Context: History, Authority, and “Modernism
Chenu’s historically conscious approach to theology, and to the work of Thomas Aquinas in particular, was largely a reaction against the officially sanctioned neo-scholasticism that dominated the ecclesial intellectual landscape of the early twentieth century. In the century prior to Chenu’s intellectual coming-of-age, the cultural, political, and moral trajectories of the modern world seemed to many to be irreconcilable with the institutional Catholic Church. As contemporary historians like Gerd-Rainer Horn, Jürgen Mettepenningen, Étienne Fouilloux, and Pierre Colin have shown, this era of tumult exacerbated the authoritarian impulses of the Roman hierarchy, creating an atmosphere of suspicion and stifling institutionalism.

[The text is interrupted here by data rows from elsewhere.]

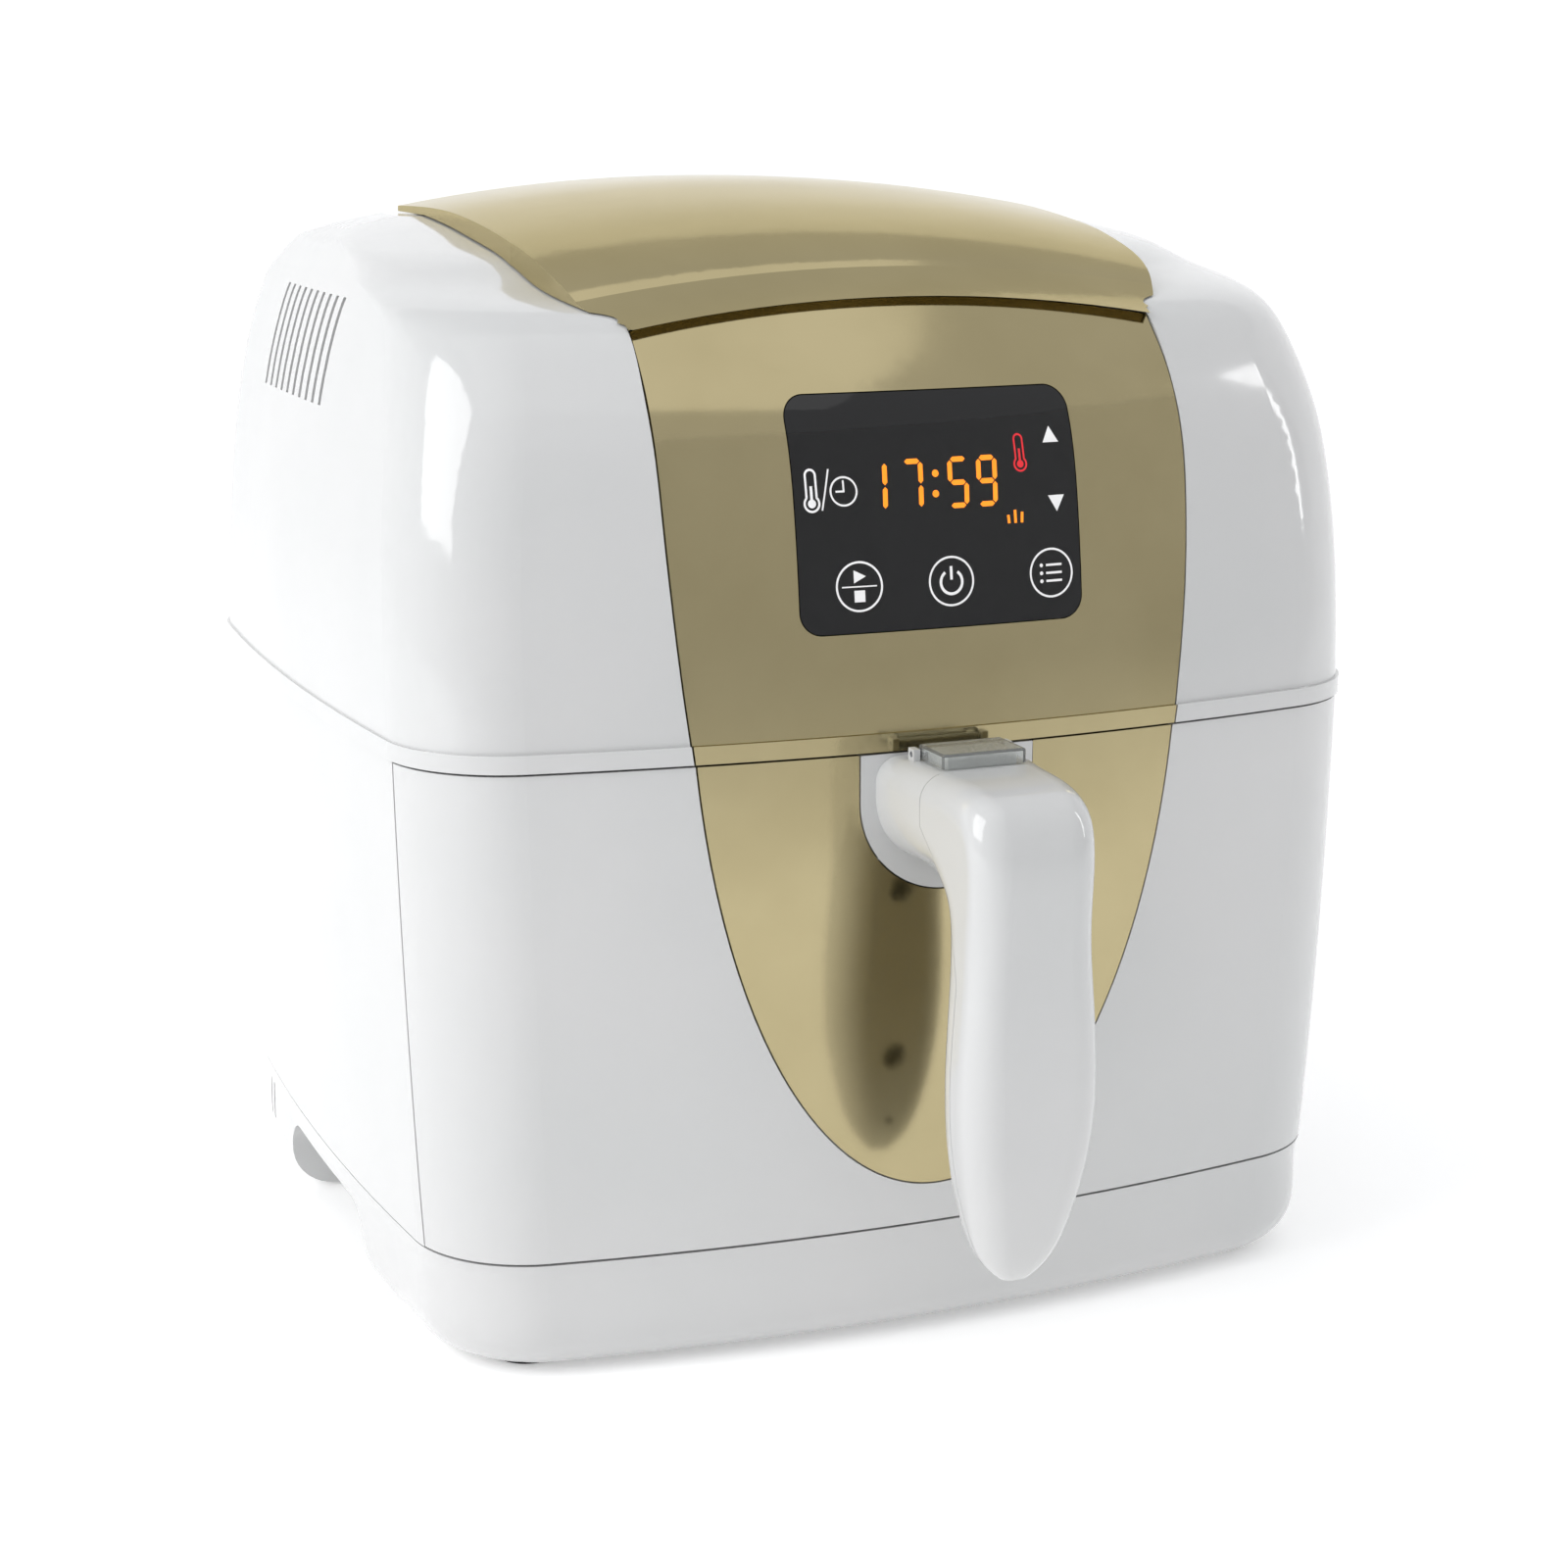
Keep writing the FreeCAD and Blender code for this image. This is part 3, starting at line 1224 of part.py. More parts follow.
pan_catch = plate("pan_catch", -12.0, 12.0, PIVOT_Y - 9.0, drawer_edge - BACK_PLATE, CATCH_Z, CATCH_THICK,
                  windows=[(-6.0, PIVOT_Y - 1.9, 6.0, PIVOT_Y + 9.0)])
place(pan_catch, "pan_catch")


def basket_bracket():
    """Steel bracket that carries the basket from inside the handle's tongue."""
    back = box(-24, 24, basket_front - 1.4, basket_front, basket_rim - 26, basket_rim - 6)
    arm_z = TONGUE_LOW + 6.0
    arm = box(-14, 14, TONGUE_REAR - 9.0, basket_front, arm_z, arm_z + 2.0)
    lip = box(-14, 14, TONGUE_REAR - 9.0, TONGUE_REAR - 7.0, TONGUE_LOW + 2.2, arm_z + 2.0)
    return back.fuse([arm, lip])


add_shape("basket_bracket", basket_bracket())

# ------------------------------------------------------------------ cooking chamber


def cooking_chamber():
    """Folded steel box, open at the front below the drawer seam."""
    x = chamber_half
    t = num("sheet_wall")
    y0 = -num("chamber_front")
    y1 = num("chamber_rear")
    z0 = num("chamber_floor")
    z1 = num("chamber_top")
    shape = box(-x, x, y0, y1, z0, z1).cut(box(-x + t, x - t, y0 + t, y1 - t, z0 + t, z1 - t))
    mouth = box(-x + t, x - t, y0 - 1, y0 + 2, z0 + t, seam.value - 1.5)
    shaft_hole = cylinder(8.0, Vector(0, num("rotor_y"), z1 - 5), Vector(0, 0, 1), 10)
    outlet = box(-28, 28, y1 - 5, y1 + 5, GRILLE_LOW + 3, GRILLE_HIGH - 3)
    leads = [cylinder(4.2, Vector(sx * 14, num("rotor_y") + 86.0, z1 - 5), Vector(0, 0, 1), 10)
             for sx in (-1, 1)]
    probe = cylinder(2.7, Vector(40, -50, z1 - 5), Vector(0, 0, 1), 10)
    return shape.cut(Part.makeCompound([mouth, shaft_hole, outlet, probe] + leads))


add_shape("cooking_chamber", cooking_chamber())

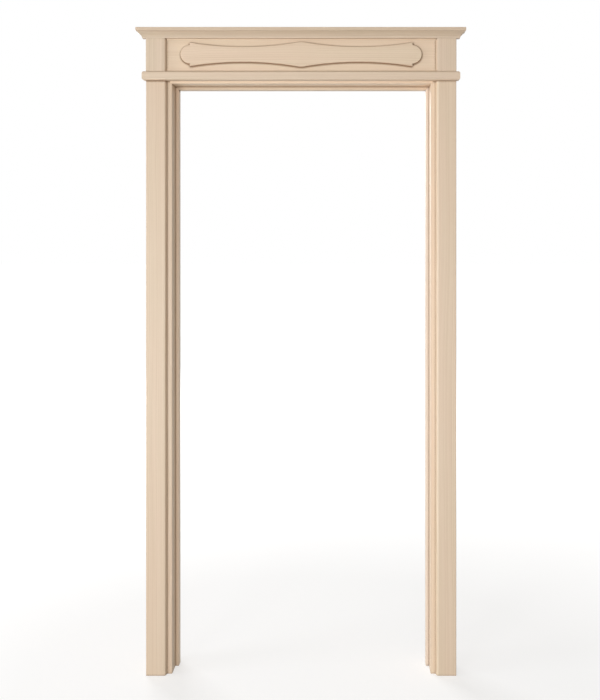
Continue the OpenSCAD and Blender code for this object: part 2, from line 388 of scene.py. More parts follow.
def new_shader_group(name, takes, gives):
    """A shader node group, with its input and output nodes. takes and gives are (name, kind, default)."""
    tree = bpy.data.node_groups.new(name, "ShaderNodeTree")
    for direction, sockets in (("INPUT", takes), ("OUTPUT", gives)):
        for socket_name, kind, default in sockets:
            made = tree.interface.new_socket(socket_name, in_out=direction, socket_type=kind)
            if default is not None:
                made.default_value = default
    return tree, tree.nodes.new("NodeGroupInput"), tree.nodes.new("NodeGroupOutput")


COLOUR, VALUE, VECTOR = "NodeSocketColor", "NodeSocketFloat", "NodeSocketVector"


def ring_figure_group():
    """Growth rings, broad streaks, fibres and pores of a board whose grain runs along Z."""
    tree, given, made = new_shader_group(
        "Ring Figure",
        [
            ("Place", VECTOR, None),
            ("Ring Spacing", VALUE, 3.4 * MM),
        ],
        [
            ("Rings", VALUE, None),
            ("Streaks", VALUE, None),
            ("Fibres", VALUE, None),
            ("Pores", VALUE, None),
        ],
    )
    place = given.outputs["Place"]
    # The trunk isn't quite straight or round, so the rings wander a little
    wander = new_node(tree, "ShaderNodeTexNoise", noise_dimensions="3D")
    feed(tree, wander.inputs["Vector"], vector_maths(tree, "MULTIPLY", place, (6.0, 6.0, 0.9)))
    wander.inputs["Scale"].default_value = 1.0
    wander.inputs["Detail"].default_value = 2.0
    shift = vector_maths(tree, "SUBTRACT", wander.outputs[1], (0.5, 0.5, 0.5))
    bent = vector_maths(tree, "ADD", place, vector_maths(tree, "MULTIPLY", shift, (0.05, 0.05, 0.0)))
    across = vector_maths(tree, "LENGTH", vector_maths(tree, "MULTIPLY", bent, (1.0, 1.0, 0.0)))
    years = new_node(tree, "ShaderNodeTexNoise", noise_dimensions="1D")
    feed(tree, years.inputs["W"], maths(tree, "DIVIDE", across, given.outputs["Ring Spacing"]))
    years.inputs["Scale"].default_value = 1.0
    years.inputs["Detail"].default_value = 3.0
    years.inputs["Roughness"].default_value = 0.62
    rings = span(tree, years.outputs[0], low=0.42, high=0.68)

    broad = noise(tree, bent, stretch=(55.0, 55.0, 1.1), detail=3.0)
    streaks = span(tree, broad, low=0.34, high=0.68)
    fine = noise(tree, place, stretch=(1500.0, 1500.0, 22.0), detail=2.0)
    fibres = span(tree, fine, low=0.3, high=0.7)
    short = noise(tree, place, stretch=(2600.0, 2600.0, 150.0), detail=1.0)
    dashes = span(tree, short, low=0.62, high=0.70)
    # Pores are fainter between the rings
    shown = span(tree, rings, low=0.1, high=0.8, to_low=0.25, to_high=1.0)
    pores = maths(tree, "MULTIPLY", dashes, shown)
    for name, value in (("Rings", rings), ("Streaks", streaks), ("Fibres", fibres), ("Pores", pores)):
        feed(tree, made.inputs[name], value)
    return tree


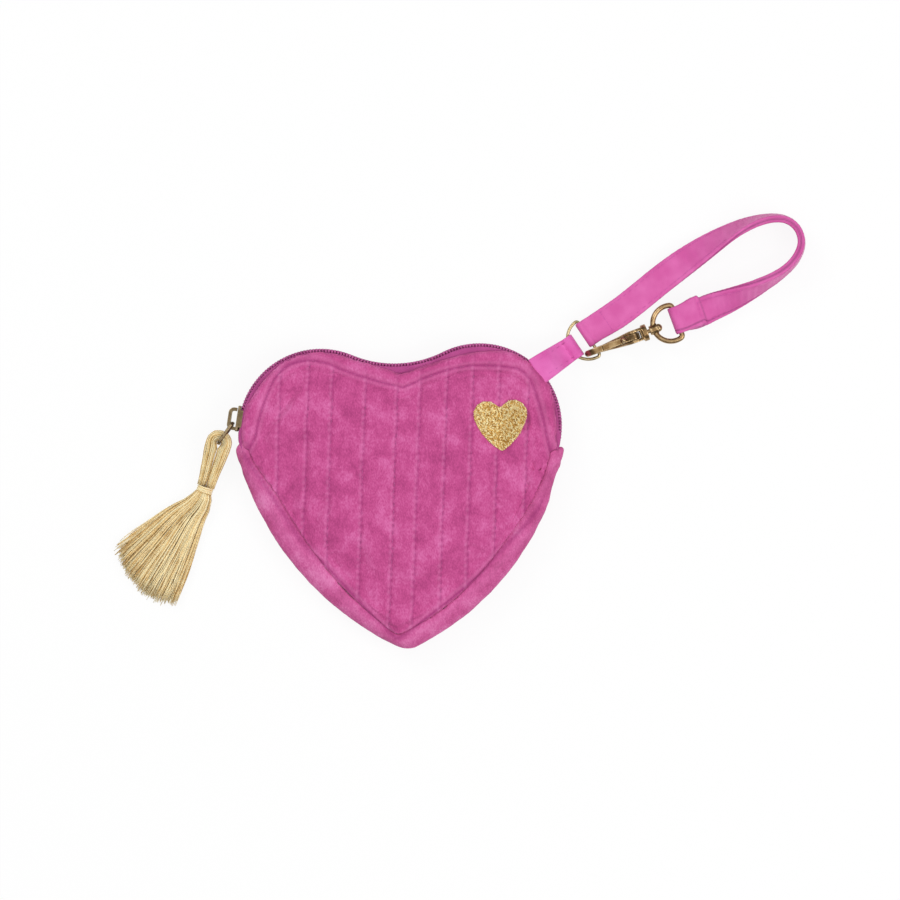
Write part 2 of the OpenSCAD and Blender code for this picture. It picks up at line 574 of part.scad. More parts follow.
// The two legs close up under the bar and narrow towards the neck
function leg_point(t, side) = let (
    outside = mix(turn_r + bundle_t / 2, neck_half, smooth(t)), inside = mix(loop_gap, neck_gap, smooth(t * 2.6)))
    [side * (outside + inside) / 2, t * head_l, mix(0, neck_z - mid_z, t), side < 0 ? 90 : 270, (outside - inside) / 2];
module tube(path, sides, tall) {
    n = len(path);
    points = [for (p = path) for (k = [0:sides - 1]) let (a = 360 * k / sides, side = p[3] - 90)
        [p[0] + p[4] * cos(a) * cos(side), p[1] + p[4] * cos(a) * sin(side), p[2] + tall * sin(a)]];
    faces = concat([run_numbers(0, sides)],
        [for (s = [0:n - 2]) for (k = [0:sides - 1]) let (
            a = s * sides + k, b = s * sides + (k + 1) % sides,
            c = (s + 1) * sides + (k + 1) % sides, d = (s + 1) * sides + k)
            each [[a, d, c], [a, c, b]]],
        [flip([run_numbers((n - 1) * sides, sides)])[0]]);
    polyhedron(points, faces, convexity = 6);
}
module tassel_loop() color(silk_gold) tassel_place() tube(head_path(), 12, bundle_h);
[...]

Seeking to assert the church’s authority in the face of an increasing loss of political power, Pope Pius IX condemned any openness to the ideas of so-called modernity in the 1864 Syllabus of Errors, concluding the document with the infamous last error, “That the Roman Pontiff can and should reconcile himself and make peace with progress, with Liberalism, and with modern culture.” The First Vatican Council doubled down on ultramontane, centralized authority with the articulation of papal infallibility in Pastor Aeternus (1870). Offering an alternative positive vision to the many condemned modern philosophies, Leo XIII established Thomas Aquinas as the theologian of reference for “official” Roman Catholic teaching and theology with the promulgation of his 1879 encyclical Aeterni Patris. Neo-Scholastic Thomism became the norm for seminary education. While the encyclical emphasizes the need to return directly to Thomas’s writings, in practice, its implementation brought about a very specific type of renewed scholasticism, relying chiefly on commentaries rather than the original source material, which tended to reduce Thomas’s thought to a timeless, reified system of propositions. Under this influence, mainstream seminary education followed an almost exclusively deductive paradigm, prioritizing the memorization of dogmatic manuals, often to the exclusion of independent thought. As French historian Étienne Fouilloux describes it, because of “this omnipresence of commentary from authorities, past and present,” the theology condoned by Rome was “repetitive and reproducing,” and as a result, “the idea of research into the material of faith, and its corollary production of original works, were relatively foreign to Roman circles.” Instead, the respected Roman professors were publishing what Gerald McCool identifies as “basically school manuals whose purpose was the clear exposition of safe ‘received’ scholastic doctrine rather than the stimulation of original thought.” Theological research was largely “devoted to the defense of views sanctioned by church authorities.” This intellectual stagnation exacerbated the disconnect between Catholic theology and the realities of the modern world.